それならばと、変更が必要な箇所をすべて洗い出してから具体的に指示をしたとします。(指示をどんどん細かくしていく)
完璧に洗い出せていればそれでOKですが、ベトナムメンバーが担当している成果物(例えばソースコード)への影響をすべて洗い出すのは困難な事が多いです。こういった方法でも対応出来ないことは無いですが、今度は作業を依頼している日本人の工数がかかりすぎてしまい、別の問題が発生します。
「指示するのが大変すぎて、なんの為にオフショアに依頼しているのか分からなくなる」
「モグラ叩き的に対応が必要な項目が発生してしまい、収束しない」
ベトナムメンバーからすると、
「指示されたとおりに作業しているだけです」
でも、日本人からすると
「なんでこんな事もわからないんだ!彼らに頼んで大丈夫か!?」
という事になり、プロジェクトの状況はどんどん悪化していきます。
さらに、
「自分でやった方が速いよね」
という力学が働きだすと、手がつけられない状況に陥ります。
開発中に発生するWhy
開発中に発生するWhyは、下記のように伝えてください。
「要件が変わったので、XXXをYYYに変更する必要があります」
↓つづけて
- 「なぜなら、日本人間のコミュニケーションミスでAAAをステークホルダーに事前に確認出来ていなかった為です。申し訳ないんだけど、修正してくれる?」
- 「なぜなら、AAAという想定で設計を進めていたけど、BBBのケースに対応出来ていなかった為です。ちなみにベトナム側ではどう考えてた?」
といった話をした方が良いです。
まず結論”What”を伝え、続けてなぜなのか”Why”を伝えます。
上記の例の場合、なぜ要件が変わったのか、ちゃんと説明するということです。それにより、「どう考えれば良いのか」を明確にします。

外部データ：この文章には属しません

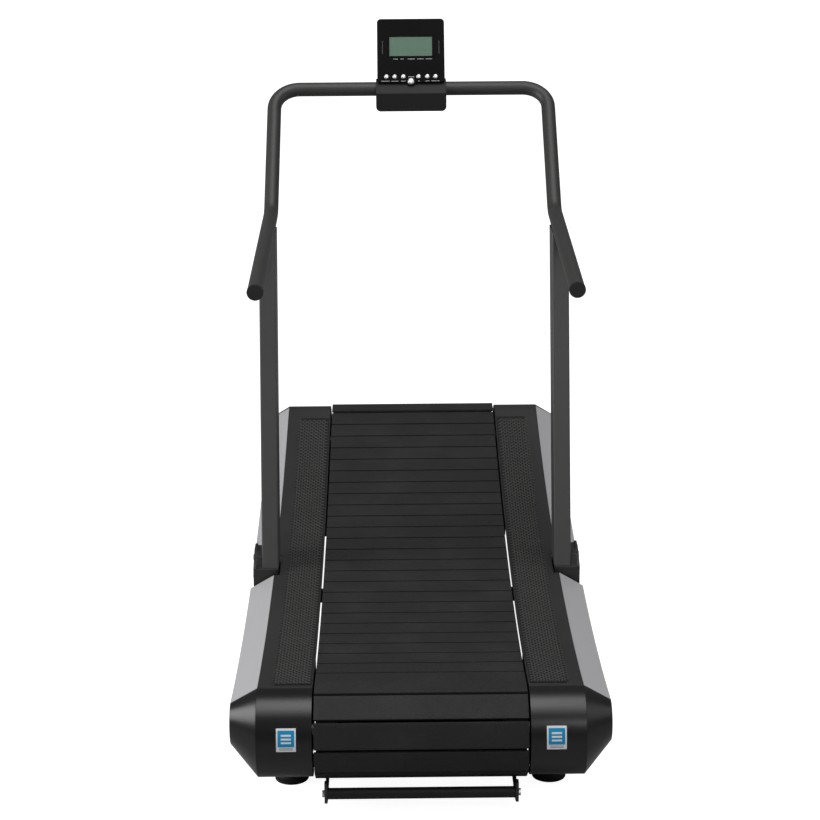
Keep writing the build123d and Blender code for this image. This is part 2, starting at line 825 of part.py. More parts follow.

よく考えれば人間として当たり前のコミュニケーションなんですが、こういったコミュニケーションが出来る技術者は少ないと感じています。日本人間でやり取りする場合ははっきりとは口にしなくても良かったような事であっても、具体的に話す必要があります。
責任の所在を明確にするのもポイントです。
1.のように原因が日本側(ベトナム側ではどうしようもない)の場合、素直に「申し訳ないんだけど…」と話をした方がスムーズに進みます。
2.のように日越双方考慮が足りていなかったような場合は、責任の所在は日越両方にあると考えます。この場合、ベトナム側ではどう考えていたの?どうするつもりだったの?と聞いてみることが重要です。そうすることで、思わぬ回答をもらい日本側の考慮不足に気がつくケースも多々ありますし、ベトナム側の自走を促すことにも繋がります。
プロジェクト立ち上げ段階のWhy
続けて、プロジェクト立ち上げ段階に、”Why”として何を伝えるべきでしょうか?
こちらも、「どのように考えれば良いのか」を伝える必要があります。
イメージとしては、The Agile Inception Deckが良い参考になります。表題は”The Agile”とアジャイル開発的な表現になっていますが、アジャイルだけではなく、大規模ウォーターフォール開発などでも基本的に適用可能な考え方だと思っています。
“Why”として特に重要なのは1枚めのスライド
「我われはなぜここにいるのか(Why Are We Here?)」
です。
私がプロジェクト立ち上げ段階でベトナムメンバーに”Why”を伝える場合、下記のポイントを意識しています。
- 日本人関係者なら当然認識している前提知識
- 現在のビジネスの状況と戦略的な背景
- なぜこのプロジェクトを立ち上げたいのか(Why are we here?)
これらの事をなるだけ端的に説明します。短ければ短いほど良いです。パワーポイントやKeynoteで数枚程度にまとめるイメージです。
細かい事は記載する必要ありませんし、ベトナムメンバーも別に細かい点が知りたいわけではありません。
「本当にやりたい事はなんなのか?」
それが知りたいのです。
優秀なメンバーであればあるほど「本当にやりたい事を伝えてくれればもっと貢献出来るのに」と心の中で思っています。
当たり前ですが、これらの事をキチンと伝えることで、ベトナムメンバーの視野を広げてください。